I have a hopefully easy to answer question: They query below returns broader concepts of a particular concept along with a confidence value assigned to it. What I want to do now is to just count how many broader concepts there are (with a confidence above a minimal threshold value). The answer to this should be to just count the resulting lines. However, I currently do not understand how to use the COUNT keyword in SPARQL in this particular case. 

PREFIX skos: <http://www.w3.org/2004/02/skos/core#>
PREFIX isa: <http://webisa.webdatacommons.org/concept/>
PREFIX isaont: <http://webisa.webdatacommons.org/ontology#>
select distinct ?hypernym ?minConfidence where
{
GRAPH ?g {
<http://webisa.webdatacommons.org/concept/_car_>  skos:broader ?hypernym .
}
?g isaont:hasConfidence ?minConfidence .
FILTER(?minConfidence > 0.1)
}
ORDER BY DESC(?minConfidence)

I tried the follwoing:

PREFIX skos: <http://www.w3.org/2004/02/skos/core#>
PREFIX isa: <http://webisa.webdatacommons.org/concept/>
PREFIX isaont: <http://webisa.webdatacommons.org/ontology#>
select (count(*) as ?count) where
{
GRAPH ?g {
<http://webisa.webdatacommons.org/concept/_car_>  skos:broader ?hypernym .
}
?g isaont:hasConfidence ?minConfidence .
FILTER(?minConfidence > 0.1)
}
ORDER BY DESC(?minConfidence)

Unfortunately, this only returns lines with a 1 in each line. What I actually want is a single number.

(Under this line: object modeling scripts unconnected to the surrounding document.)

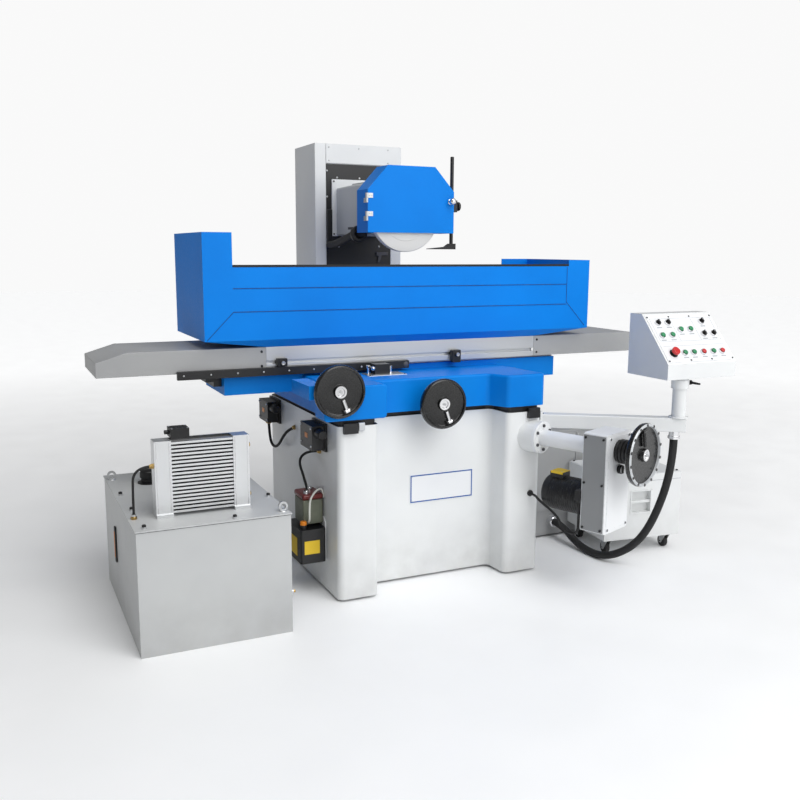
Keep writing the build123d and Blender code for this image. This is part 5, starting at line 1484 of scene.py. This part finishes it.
        for up in (92, 118, 252):
            bars.append(strip(24, up, 392, up, 0.5, 0.0003))
        for across in (24, 145, 271, 392):
            bars.append(strip(across, 118, across, 252, 0.5, 0.0003))
        grid = Bench.join(*bars)
        Bench.fit(grid, "pendant", "light_paint", Shop.GREY_INK)
        labels = [strip(a - 15, u - 25, a + 15, u - 25, 2.4, 0.0004) for a, u in (
            (59, 225), (118, 225), (326, 225), (301, 152), (360, 152), (174, 182), (233, 182),
            (48, 152), (107, 152), (125, 48), (179, 48), (299, 48), (239, 48), (354, 48))]
        tags = Bench.join(*labels)
        tags.name = "panel_labels"
        Bench.fit(tags, "pendant", "light_paint", Shop.GREY_INK)

    def control(self, name: str, across: float, up: float) -> None:
        """Dress one control and give it its cap, ring or lever.

        Args:
            name: The control's node and body.
            across: Place across the panel.
            up: Place up the panel.
        """
        out = Vector(self.normal)
        if name == "emergency_stop":
            Bench.dress(name, name, "red_plastic", Shop.RED, 0.001)
            collar = Bench.lathe("stop_ring", [(0.0146, 0.0), (0.0215, 0.0), (0.0215, 0.0012),
                                               (0.0146, 0.0014)],
                                 self.at(across, up, 0), out, 40)
            Bench.fit(collar, "pendant", "black_plastic", Shop.PLASTIC)
            arrows = Bench.lathe("stop_cap_ring", [(0.009, 0.0), (0.012, 0.0), (0.0115, 0.0006),
                                                   (0.0095, 0.0006)],
                                 self.at(across, up, 29), out, 32)
            Bench.fit(arrows, name, "red_plastic", Shop.RED)
            return
        ring = Bench.lathe(f"{name}_ring", [(0.0146, 0.0), (0.0160, 0.0), (0.0160, 0.0020),
                                            (0.0150, 0.0090),
                                            (0.0142, 0.0096), (0.0120, 0.0092), (0.0120, 0.0090),
                                            (0.0146, 0.0088)],
                           self.at(across, up, 0), out, 36)
        Bench.fit(ring, "pendant", "bright_chrome", Shop.CHROME)
        if name.startswith("selector"):
            Bench.dress(name, name, "black_plastic", Shop.PLASTIC, 0.0012)
            line = Bench.sheet(f"{name}_pointer", [self.at(across + a, up + u, 21.05) for a, u in (
                (-0.8, 2), (0.8, 2), (0.8, 10), (-0.8, 10))], out * 0.0003, 0.0)
            Bench.fit(line, name, "light_paint", Shop.WHITE)
            return
        finish, slot = (Shop.GREEN, "green_plastic") if "green" in name else (Shop.RED, "red_plastic")
        Bench.dress(name, name, slot, finish, 0.0006)
        cap = Bench.lathe(f"{name}_cap", [(0.0, 0.0018), (0.007, 0.0016), (0.0098, 0.0006),
                                          (0.0105, -0.001), (0.0, -0.001)],
                          self.at(across, up, 15), out, 32)
        Bench.fit(cap, name, slot, finish)


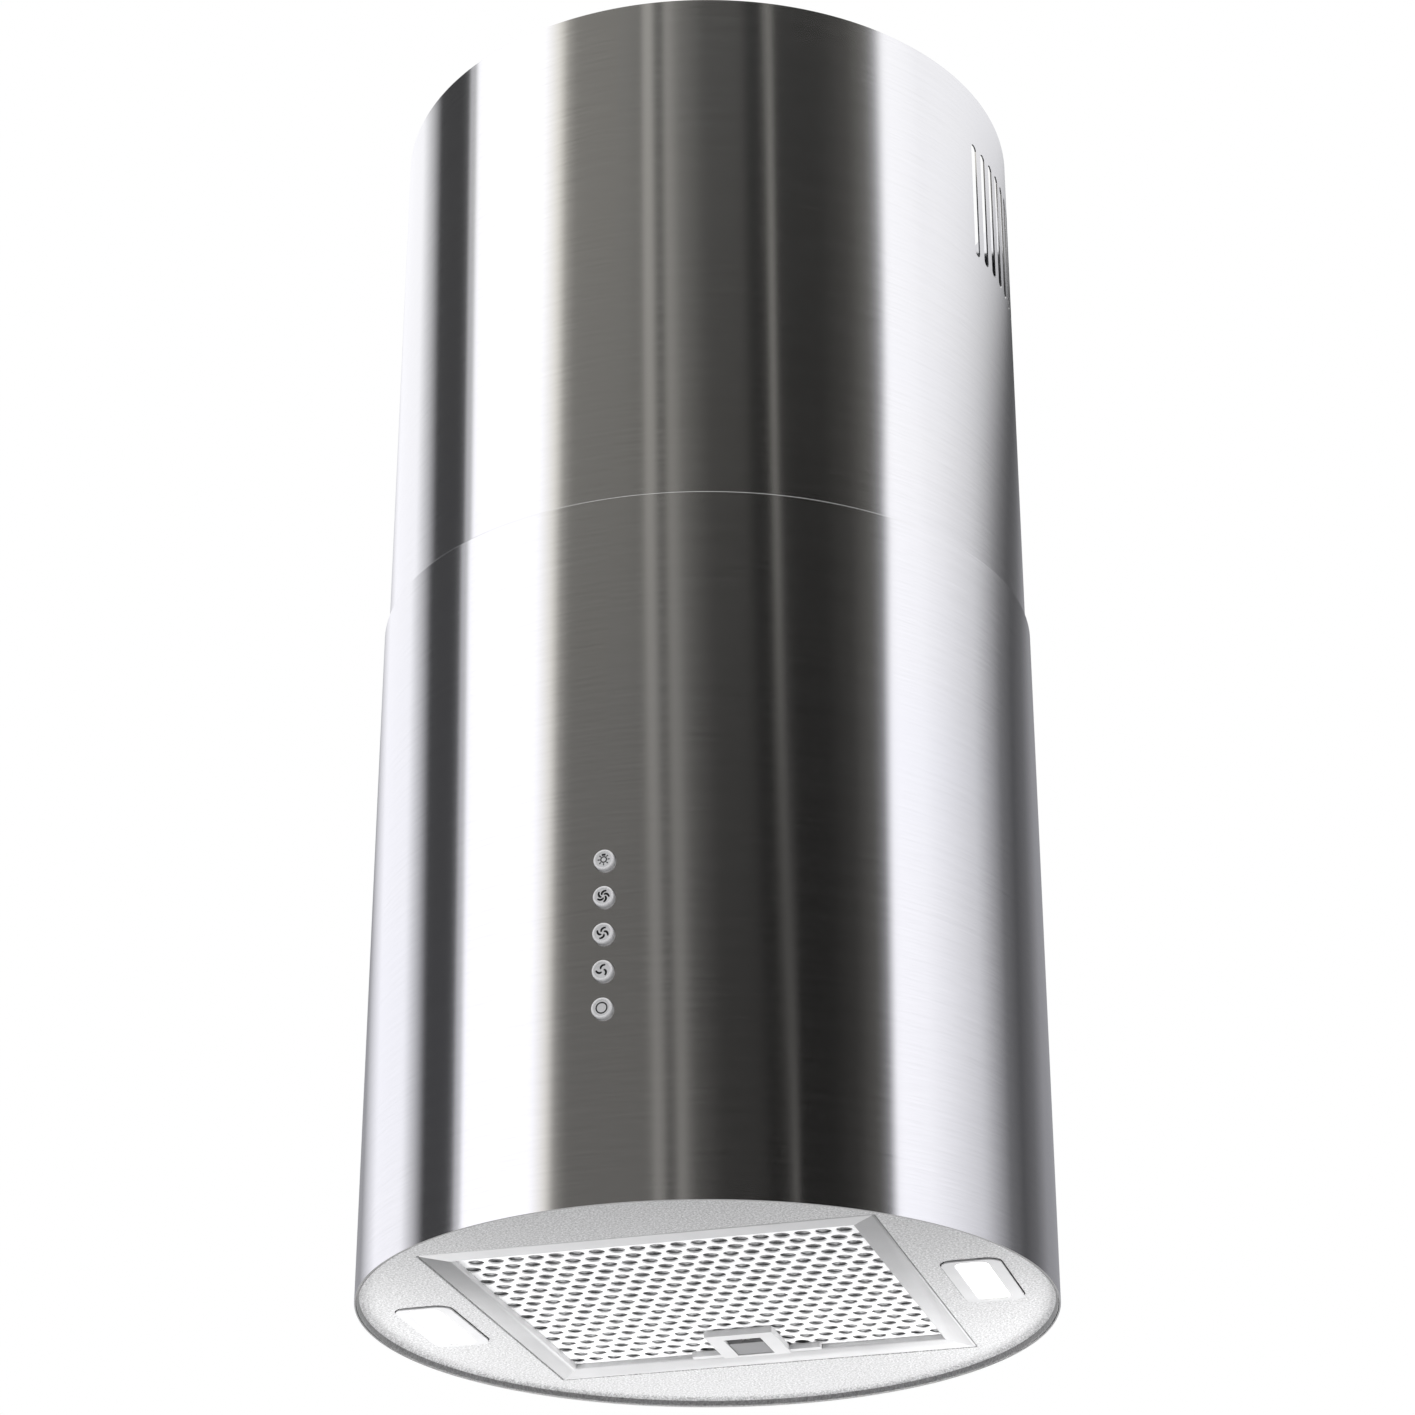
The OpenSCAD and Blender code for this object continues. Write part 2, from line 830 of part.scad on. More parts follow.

You can try the queries online, the public endpoint is: http://webisa.webdatacommons.org/sparql

Thank you for your help!

Solution

  • Apparently Virtuoso does some grouping if there is an ORDER BY present, so leaving it out gives the expected result:

    PREFIX skos: <http://www.w3.org/2004/02/skos/core#>
PREFIX isa: <http://webisa.webdatacommons.org/concept/>
PREFIX isaont: <http://webisa.webdatacommons.org/ontology#>
SELECT (COUNT(*) as ?count) WHERE
{
  GRAPH ?g {
    <http://webisa.webdatacommons.org/concept/_car_>  skos:broader ?hypernym .
  }
  ?g isaont:hasConfidence ?minConfidence .
  FILTER(?minConfidence > 0.1)
}

    You can also use SELECT (COUNT(DISTINCT ?hypernym) AS ?count) to make sure you count only the distinct hypernyms.